The complete tree of tetrapods is now available on OneZoom. That's over 22,000 species of amphibian, reptile, mammal and bird covering all well known species and approximately 70% of the total number of described tetrapods. We're still going to continue to improve and extend this tree and we also plan to add fishes to make it a complete tree of all vertebrates.
OneZoom adds the bird tree with nearly 10,000 species of bird. Thanks to Walter Jetz, Gavin Thomas, Jeff Joy, Klaas Hartmann and Arne Mooers for producing the tree in their recent publication The global diversity of birds in space and time and for using our software to show the tree on their own website birdtree.org. Thanks also to Laura Nunes, masters student at Imperial College, for all her voluntary work preparing the bird tree for use at OneZoom.org.

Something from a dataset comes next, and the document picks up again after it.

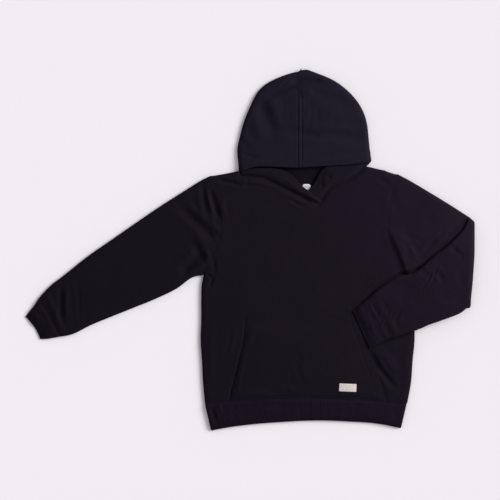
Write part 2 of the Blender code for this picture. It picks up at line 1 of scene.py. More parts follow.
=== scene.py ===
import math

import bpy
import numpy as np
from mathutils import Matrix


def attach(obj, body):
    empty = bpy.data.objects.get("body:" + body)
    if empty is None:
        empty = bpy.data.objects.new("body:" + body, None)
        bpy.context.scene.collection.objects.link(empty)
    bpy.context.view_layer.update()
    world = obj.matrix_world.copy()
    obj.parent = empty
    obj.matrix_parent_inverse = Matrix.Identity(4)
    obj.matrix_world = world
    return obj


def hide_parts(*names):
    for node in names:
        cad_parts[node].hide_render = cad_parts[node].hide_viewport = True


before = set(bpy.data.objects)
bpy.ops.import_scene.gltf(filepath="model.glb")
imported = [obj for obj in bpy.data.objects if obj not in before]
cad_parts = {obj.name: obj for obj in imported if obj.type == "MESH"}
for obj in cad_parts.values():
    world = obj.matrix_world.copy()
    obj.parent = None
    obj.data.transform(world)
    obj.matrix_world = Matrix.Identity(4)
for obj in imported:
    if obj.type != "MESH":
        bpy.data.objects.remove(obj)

OneZoom is one month old. To celebrate we've got the tree of amphibians for you with over 5000 species to explore. The next addition to OneZoom that we expect is the tree of birds with nearly 10,000 species.
Big data is a growing issue in Science and Industry. Modern computing has enabled large amounts of data to be captured and stored and has revolutionised many branches of science. These advances, however, lead to challenges, such as how to explore and visualise large data sets. The very first blue-skies idea that could have been identified with OneZoom was that of a mind map so vast that it could contain all human knowledge.
The concept involved making the information easy to explore by laying it out in ever smaller bubbles using a fractal structure and a zooming interface so that the computer never runs out of space to put the information no matter how much there is.
The idea was untouched for some time until one day, James Rosindell visited Charles Darwin's Down house with Luke Harmon who he was working with on a number of scientific projects. Luke in particular made a big deal of their walking down Darwin's thinking path and said that they should try to think of a new idea to commemorate the occasion.
The photo shows James (left) and Luke (right) in front of Down house, taken just after their lap of the thinking path. It is unfortunate that none of the ideas they discussed whilst actually on the thinking path have led anywhere yet, but it was less than two hours later when wandering around central London that the topic of tree visualisation came up and James suggested a possible way to visualise the tree of life based on an adaptation of his fractal mind map idea.
James initially worked on coding OneZoom only during his spare time, taking advice from Luke in particular, but also from many others. After that, James further developed OneZoom as part of his research program at Imperial College London, which is funded by a research fellowship from the Natural Environment Research Council (NERC).